* Begin Task data *
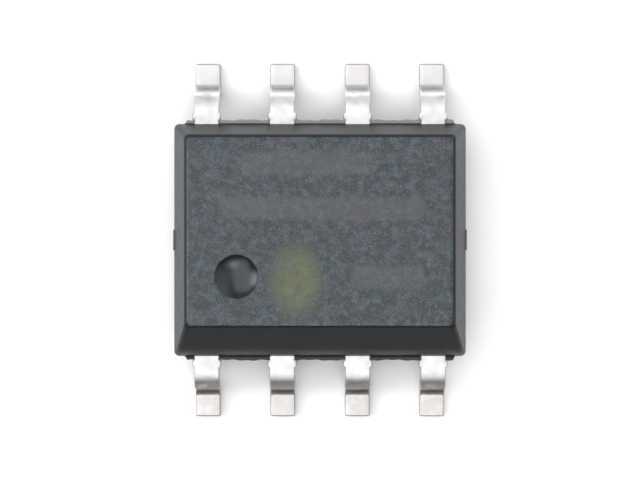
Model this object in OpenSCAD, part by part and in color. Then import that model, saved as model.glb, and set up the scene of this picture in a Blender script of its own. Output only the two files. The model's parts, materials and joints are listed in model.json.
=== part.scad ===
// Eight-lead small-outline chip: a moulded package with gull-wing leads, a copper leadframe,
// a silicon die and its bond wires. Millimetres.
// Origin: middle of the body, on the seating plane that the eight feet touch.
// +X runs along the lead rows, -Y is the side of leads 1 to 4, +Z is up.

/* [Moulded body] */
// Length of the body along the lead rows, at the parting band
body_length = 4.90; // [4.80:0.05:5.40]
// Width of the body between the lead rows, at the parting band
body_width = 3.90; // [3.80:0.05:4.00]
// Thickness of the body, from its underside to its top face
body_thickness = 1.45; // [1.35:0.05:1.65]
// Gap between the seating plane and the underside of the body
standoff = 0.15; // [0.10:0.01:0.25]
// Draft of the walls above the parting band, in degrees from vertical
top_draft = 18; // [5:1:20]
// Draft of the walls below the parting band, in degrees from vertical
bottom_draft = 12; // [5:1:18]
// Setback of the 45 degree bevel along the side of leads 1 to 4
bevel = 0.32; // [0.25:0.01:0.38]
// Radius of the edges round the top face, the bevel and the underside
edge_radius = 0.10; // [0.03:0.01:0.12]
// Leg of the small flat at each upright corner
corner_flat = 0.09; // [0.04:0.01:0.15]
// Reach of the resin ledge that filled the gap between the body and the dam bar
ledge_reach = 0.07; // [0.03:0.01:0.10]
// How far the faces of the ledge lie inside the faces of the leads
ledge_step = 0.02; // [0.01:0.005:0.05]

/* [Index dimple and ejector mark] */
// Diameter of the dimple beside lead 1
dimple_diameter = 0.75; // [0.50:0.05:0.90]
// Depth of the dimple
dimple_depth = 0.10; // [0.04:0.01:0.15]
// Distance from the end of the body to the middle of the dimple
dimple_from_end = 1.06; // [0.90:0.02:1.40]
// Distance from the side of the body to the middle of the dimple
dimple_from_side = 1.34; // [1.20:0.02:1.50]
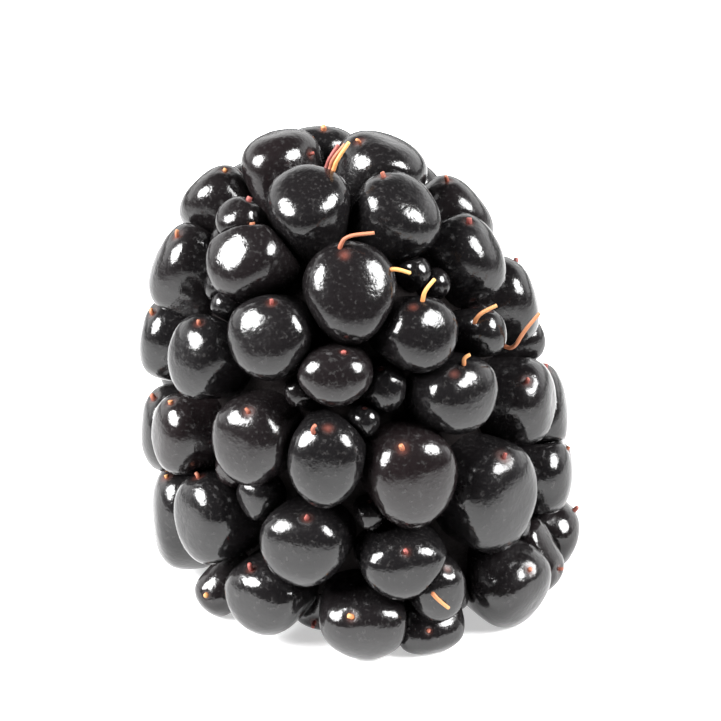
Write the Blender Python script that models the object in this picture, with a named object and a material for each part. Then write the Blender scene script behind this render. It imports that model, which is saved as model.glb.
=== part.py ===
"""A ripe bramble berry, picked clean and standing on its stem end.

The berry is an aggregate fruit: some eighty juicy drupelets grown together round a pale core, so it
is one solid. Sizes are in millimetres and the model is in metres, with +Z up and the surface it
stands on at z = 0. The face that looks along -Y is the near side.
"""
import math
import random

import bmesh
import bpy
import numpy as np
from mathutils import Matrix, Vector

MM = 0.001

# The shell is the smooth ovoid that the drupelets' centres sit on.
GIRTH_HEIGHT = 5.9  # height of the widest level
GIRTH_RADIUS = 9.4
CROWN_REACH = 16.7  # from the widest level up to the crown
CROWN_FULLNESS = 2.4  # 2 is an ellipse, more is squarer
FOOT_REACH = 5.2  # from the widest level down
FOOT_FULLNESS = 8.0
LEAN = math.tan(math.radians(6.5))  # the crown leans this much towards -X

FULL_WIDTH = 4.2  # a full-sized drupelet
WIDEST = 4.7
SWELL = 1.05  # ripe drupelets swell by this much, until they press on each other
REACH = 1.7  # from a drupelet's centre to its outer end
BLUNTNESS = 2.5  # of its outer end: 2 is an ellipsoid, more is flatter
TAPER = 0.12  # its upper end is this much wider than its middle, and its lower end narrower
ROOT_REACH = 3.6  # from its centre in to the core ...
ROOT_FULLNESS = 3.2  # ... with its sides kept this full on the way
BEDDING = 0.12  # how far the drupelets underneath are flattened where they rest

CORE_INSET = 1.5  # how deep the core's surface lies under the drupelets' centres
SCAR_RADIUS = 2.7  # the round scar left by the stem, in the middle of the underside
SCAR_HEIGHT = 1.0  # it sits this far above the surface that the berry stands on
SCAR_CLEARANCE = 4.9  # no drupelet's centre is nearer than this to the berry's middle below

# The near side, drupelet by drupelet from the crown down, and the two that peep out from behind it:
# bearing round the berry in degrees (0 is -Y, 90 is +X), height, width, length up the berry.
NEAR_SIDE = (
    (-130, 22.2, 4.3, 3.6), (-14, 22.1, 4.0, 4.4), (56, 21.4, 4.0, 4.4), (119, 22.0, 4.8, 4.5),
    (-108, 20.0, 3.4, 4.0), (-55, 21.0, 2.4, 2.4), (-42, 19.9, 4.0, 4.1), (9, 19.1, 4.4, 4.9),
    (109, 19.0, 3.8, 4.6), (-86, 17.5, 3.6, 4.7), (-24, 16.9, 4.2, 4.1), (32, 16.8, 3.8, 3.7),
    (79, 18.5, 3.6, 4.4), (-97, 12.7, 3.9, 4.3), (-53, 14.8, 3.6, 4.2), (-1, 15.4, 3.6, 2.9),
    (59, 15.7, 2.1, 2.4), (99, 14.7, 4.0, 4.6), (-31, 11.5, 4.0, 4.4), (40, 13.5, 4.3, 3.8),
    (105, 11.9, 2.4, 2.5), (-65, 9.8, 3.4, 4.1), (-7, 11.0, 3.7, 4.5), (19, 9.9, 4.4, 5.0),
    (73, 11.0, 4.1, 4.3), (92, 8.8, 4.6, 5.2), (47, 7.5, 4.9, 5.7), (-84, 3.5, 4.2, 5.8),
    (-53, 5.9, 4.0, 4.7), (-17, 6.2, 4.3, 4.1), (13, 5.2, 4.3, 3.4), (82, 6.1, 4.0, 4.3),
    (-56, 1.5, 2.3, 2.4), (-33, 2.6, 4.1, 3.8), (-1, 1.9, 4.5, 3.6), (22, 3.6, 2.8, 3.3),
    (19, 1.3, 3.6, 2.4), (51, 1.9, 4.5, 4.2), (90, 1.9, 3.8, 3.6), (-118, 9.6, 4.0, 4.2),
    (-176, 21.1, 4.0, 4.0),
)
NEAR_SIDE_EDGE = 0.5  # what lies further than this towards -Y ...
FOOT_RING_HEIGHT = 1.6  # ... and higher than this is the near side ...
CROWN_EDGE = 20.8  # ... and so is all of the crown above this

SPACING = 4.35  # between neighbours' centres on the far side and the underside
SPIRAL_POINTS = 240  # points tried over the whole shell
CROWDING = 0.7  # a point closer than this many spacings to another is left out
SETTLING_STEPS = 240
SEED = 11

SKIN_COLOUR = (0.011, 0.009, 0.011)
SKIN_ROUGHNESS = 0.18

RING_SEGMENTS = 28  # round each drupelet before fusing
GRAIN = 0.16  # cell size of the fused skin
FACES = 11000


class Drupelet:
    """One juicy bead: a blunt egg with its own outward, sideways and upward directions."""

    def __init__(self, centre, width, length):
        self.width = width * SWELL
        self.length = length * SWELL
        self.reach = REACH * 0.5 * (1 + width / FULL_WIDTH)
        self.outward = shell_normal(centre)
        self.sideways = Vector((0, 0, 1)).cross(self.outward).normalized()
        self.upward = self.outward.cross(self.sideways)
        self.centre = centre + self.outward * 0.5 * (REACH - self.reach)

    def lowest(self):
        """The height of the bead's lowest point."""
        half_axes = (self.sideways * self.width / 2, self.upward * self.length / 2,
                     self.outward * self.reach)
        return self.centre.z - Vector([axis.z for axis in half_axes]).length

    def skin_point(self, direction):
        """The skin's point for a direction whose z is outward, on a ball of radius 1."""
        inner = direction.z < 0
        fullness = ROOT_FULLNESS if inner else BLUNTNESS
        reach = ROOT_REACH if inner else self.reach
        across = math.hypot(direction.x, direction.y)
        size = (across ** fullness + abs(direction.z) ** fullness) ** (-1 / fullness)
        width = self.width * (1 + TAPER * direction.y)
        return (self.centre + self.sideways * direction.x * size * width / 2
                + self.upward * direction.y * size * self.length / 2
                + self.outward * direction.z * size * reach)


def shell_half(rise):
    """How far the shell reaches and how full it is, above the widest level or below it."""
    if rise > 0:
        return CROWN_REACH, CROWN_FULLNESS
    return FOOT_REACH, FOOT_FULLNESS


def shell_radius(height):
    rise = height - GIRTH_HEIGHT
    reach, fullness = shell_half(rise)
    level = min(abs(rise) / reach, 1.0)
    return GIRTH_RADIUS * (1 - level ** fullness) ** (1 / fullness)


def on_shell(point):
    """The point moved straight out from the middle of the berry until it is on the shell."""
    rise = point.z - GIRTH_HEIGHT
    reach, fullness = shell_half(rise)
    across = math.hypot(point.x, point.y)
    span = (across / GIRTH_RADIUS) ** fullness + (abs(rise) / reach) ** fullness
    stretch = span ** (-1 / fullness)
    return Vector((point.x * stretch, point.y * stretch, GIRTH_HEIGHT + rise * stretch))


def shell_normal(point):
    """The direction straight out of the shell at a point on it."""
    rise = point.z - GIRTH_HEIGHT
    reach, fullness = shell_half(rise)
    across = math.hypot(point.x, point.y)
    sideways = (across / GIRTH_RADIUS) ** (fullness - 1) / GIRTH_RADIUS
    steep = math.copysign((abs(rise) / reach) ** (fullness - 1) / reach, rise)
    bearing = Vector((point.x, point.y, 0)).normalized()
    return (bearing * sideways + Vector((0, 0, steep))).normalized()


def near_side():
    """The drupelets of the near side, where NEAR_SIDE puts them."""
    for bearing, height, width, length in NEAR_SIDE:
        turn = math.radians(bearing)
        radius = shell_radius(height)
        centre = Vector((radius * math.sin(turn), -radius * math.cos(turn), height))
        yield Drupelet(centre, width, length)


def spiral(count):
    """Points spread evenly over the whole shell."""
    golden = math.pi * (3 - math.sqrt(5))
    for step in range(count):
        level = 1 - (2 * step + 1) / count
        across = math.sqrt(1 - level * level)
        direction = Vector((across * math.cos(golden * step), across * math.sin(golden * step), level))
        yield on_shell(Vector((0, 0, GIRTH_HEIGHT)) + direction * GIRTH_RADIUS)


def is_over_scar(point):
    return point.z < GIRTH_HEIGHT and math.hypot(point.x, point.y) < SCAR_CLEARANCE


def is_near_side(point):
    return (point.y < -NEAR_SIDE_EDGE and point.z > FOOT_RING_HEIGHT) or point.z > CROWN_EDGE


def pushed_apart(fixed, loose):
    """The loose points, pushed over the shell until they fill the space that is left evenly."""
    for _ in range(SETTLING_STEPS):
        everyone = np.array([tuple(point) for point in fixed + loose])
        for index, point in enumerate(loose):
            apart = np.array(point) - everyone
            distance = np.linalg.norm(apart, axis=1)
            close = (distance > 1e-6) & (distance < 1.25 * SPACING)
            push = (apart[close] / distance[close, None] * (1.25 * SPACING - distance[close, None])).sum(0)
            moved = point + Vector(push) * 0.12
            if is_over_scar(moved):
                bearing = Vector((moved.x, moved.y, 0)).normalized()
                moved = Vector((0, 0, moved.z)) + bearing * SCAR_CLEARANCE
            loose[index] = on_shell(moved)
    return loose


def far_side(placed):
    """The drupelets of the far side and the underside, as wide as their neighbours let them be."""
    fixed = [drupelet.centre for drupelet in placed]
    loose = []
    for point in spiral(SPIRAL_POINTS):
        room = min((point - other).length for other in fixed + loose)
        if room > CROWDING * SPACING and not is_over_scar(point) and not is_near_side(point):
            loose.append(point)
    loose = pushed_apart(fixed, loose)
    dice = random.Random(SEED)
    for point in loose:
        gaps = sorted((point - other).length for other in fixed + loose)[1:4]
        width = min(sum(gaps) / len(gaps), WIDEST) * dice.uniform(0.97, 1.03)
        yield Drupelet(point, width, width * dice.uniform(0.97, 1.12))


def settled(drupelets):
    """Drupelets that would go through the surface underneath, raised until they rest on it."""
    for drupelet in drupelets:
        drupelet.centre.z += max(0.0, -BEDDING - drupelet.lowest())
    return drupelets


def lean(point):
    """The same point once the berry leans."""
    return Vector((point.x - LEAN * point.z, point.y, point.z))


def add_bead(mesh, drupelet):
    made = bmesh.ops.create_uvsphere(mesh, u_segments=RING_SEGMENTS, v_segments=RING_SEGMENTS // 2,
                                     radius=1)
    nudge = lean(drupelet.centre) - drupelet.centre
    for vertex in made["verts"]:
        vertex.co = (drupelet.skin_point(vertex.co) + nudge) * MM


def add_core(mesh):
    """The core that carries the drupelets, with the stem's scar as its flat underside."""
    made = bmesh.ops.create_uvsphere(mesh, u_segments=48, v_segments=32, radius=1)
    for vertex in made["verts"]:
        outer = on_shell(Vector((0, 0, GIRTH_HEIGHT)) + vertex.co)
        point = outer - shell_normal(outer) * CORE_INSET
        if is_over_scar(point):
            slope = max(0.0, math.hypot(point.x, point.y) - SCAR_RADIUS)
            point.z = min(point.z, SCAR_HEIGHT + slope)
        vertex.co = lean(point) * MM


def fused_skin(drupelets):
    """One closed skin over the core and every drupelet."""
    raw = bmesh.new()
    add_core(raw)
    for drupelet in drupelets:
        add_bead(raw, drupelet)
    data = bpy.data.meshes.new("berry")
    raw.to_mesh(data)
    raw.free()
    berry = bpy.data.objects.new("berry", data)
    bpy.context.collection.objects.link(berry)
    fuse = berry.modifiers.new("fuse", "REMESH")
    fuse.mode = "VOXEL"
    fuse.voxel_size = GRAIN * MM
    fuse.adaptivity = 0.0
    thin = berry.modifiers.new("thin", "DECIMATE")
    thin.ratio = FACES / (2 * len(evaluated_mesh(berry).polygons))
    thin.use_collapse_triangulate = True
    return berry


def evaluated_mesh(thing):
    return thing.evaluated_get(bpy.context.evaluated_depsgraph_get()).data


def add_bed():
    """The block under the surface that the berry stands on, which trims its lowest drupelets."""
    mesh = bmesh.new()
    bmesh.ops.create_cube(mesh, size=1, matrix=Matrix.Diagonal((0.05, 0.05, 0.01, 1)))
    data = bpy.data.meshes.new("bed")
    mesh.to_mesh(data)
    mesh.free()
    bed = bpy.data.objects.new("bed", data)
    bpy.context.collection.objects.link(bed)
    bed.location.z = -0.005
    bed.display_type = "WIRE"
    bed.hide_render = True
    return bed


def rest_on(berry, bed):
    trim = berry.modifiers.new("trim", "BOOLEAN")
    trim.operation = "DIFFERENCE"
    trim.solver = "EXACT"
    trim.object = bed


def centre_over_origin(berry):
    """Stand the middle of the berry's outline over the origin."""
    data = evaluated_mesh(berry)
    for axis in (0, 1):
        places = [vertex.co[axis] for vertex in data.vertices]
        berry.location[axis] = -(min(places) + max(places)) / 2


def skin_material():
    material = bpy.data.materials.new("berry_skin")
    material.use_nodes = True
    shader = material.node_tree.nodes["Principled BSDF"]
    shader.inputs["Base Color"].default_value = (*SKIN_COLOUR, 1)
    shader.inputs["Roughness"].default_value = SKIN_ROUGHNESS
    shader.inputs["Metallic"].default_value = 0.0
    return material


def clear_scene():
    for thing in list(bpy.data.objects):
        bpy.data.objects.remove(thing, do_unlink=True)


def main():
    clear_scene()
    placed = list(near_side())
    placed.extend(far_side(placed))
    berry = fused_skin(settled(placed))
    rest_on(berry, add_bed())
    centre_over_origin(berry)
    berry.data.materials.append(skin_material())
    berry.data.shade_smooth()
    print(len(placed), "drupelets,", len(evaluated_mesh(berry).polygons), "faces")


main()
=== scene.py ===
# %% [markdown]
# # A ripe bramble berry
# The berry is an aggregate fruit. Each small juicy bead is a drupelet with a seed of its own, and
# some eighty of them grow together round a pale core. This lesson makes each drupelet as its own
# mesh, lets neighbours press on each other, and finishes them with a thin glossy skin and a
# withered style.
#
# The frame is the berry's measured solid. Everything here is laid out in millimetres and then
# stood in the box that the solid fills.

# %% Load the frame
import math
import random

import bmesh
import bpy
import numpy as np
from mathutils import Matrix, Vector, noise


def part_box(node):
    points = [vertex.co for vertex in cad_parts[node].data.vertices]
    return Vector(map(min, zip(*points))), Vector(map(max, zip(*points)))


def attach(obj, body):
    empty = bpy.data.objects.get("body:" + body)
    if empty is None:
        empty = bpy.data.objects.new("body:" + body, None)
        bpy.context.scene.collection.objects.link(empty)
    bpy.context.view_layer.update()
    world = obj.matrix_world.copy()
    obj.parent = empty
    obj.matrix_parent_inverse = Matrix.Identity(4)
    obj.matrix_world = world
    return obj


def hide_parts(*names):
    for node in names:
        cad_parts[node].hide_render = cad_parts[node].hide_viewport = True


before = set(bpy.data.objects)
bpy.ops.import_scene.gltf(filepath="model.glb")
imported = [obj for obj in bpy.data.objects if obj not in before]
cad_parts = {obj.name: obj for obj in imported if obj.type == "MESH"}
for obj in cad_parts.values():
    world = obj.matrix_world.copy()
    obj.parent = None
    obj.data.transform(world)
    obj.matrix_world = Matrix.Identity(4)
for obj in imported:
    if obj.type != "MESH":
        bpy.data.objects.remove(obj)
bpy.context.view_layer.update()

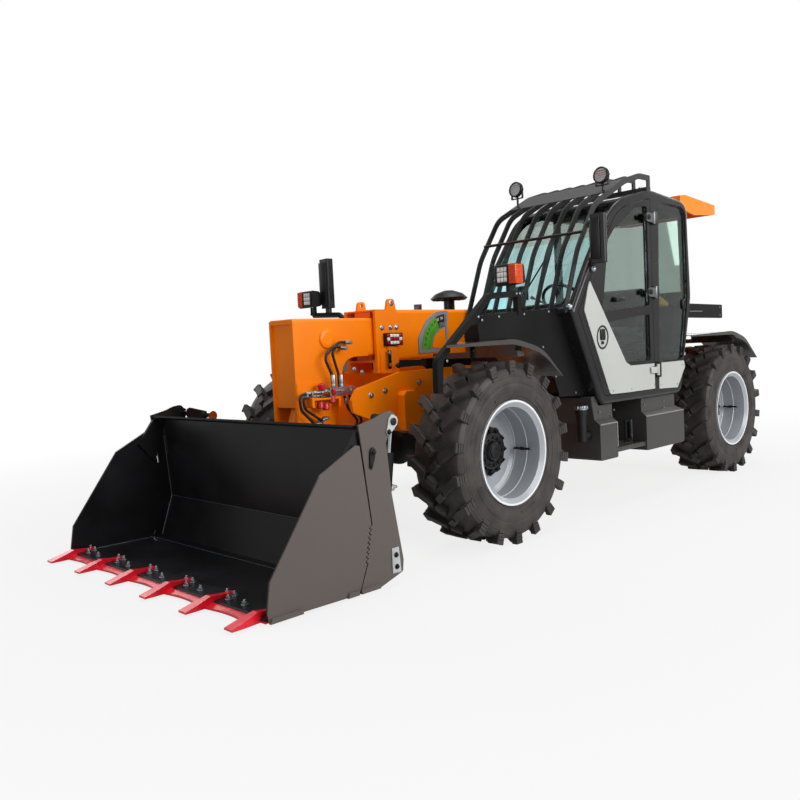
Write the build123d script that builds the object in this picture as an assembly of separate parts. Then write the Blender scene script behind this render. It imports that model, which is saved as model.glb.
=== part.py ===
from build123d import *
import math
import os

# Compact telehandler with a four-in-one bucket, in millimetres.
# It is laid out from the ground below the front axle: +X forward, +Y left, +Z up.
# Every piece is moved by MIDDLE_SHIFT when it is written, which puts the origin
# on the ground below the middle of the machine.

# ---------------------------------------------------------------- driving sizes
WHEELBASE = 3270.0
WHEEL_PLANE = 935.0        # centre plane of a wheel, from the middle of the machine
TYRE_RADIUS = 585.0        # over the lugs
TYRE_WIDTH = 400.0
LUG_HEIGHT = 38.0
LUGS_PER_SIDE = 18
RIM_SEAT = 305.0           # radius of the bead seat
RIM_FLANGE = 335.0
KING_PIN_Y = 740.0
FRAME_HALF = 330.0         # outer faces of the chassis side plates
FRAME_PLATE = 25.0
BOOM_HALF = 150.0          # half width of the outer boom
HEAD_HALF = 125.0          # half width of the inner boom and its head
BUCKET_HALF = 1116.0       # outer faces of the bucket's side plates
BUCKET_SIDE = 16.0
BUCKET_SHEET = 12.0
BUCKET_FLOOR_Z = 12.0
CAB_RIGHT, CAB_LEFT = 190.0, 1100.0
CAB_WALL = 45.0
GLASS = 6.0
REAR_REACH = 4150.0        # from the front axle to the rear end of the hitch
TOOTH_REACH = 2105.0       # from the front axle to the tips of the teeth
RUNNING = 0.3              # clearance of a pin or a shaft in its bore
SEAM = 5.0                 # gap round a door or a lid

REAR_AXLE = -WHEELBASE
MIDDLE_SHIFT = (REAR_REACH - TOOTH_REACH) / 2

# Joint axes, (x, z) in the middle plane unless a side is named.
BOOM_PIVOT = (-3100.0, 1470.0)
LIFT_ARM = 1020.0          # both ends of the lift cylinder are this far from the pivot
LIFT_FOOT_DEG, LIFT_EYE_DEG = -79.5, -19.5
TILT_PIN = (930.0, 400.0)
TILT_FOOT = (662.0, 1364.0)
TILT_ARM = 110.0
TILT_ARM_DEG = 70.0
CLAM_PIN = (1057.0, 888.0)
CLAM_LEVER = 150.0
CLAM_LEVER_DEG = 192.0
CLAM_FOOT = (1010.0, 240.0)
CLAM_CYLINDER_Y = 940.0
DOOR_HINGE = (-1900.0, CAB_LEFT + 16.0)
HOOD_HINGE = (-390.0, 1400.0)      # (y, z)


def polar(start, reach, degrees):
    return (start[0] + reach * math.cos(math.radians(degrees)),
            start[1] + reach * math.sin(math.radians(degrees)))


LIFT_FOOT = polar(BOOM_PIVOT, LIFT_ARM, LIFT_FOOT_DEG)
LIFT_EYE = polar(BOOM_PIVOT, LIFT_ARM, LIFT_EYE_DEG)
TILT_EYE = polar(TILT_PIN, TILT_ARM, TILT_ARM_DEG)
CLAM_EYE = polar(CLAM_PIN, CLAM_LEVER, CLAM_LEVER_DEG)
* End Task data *
What is asked:
Everything from the line with "berry = fused_skin(settled(placed))" through the line with "zip(*points))), Vector(map(max, zip(*points)))" is to be output exactly; leave out all other lines.

Full answer:
    berry = fused_skin(settled(placed))
    rest_on(berry, add_bed())
    centre_over_origin(berry)
    berry.data.materials.append(skin_material())
    berry.data.shade_smooth()
    print(len(placed), "drupelets,", len(evaluated_mesh(berry).polygons), "faces")


main()
=== scene.py ===
# %% [markdown]
# # A ripe bramble berry
# The berry is an aggregate fruit. Each small juicy bead is a drupelet with a seed of its own, and
# some eighty of them grow together round a pale core. This lesson makes each drupelet as its own
# mesh, lets neighbours press on each other, and finishes them with a thin glossy skin and a
# withered style.
#
# The frame is the berry's measured solid. Everything here is laid out in millimetres and then
# stood in the box that the solid fills.

# %% Load the frame
import math
import random

import bmesh
import bpy
import numpy as np
from mathutils import Matrix, Vector, noise


def part_box(node):
    points = [vertex.co for vertex in cad_parts[node].data.vertices]
    return Vector(map(min, zip(*points))), Vector(map(max, zip(*points)))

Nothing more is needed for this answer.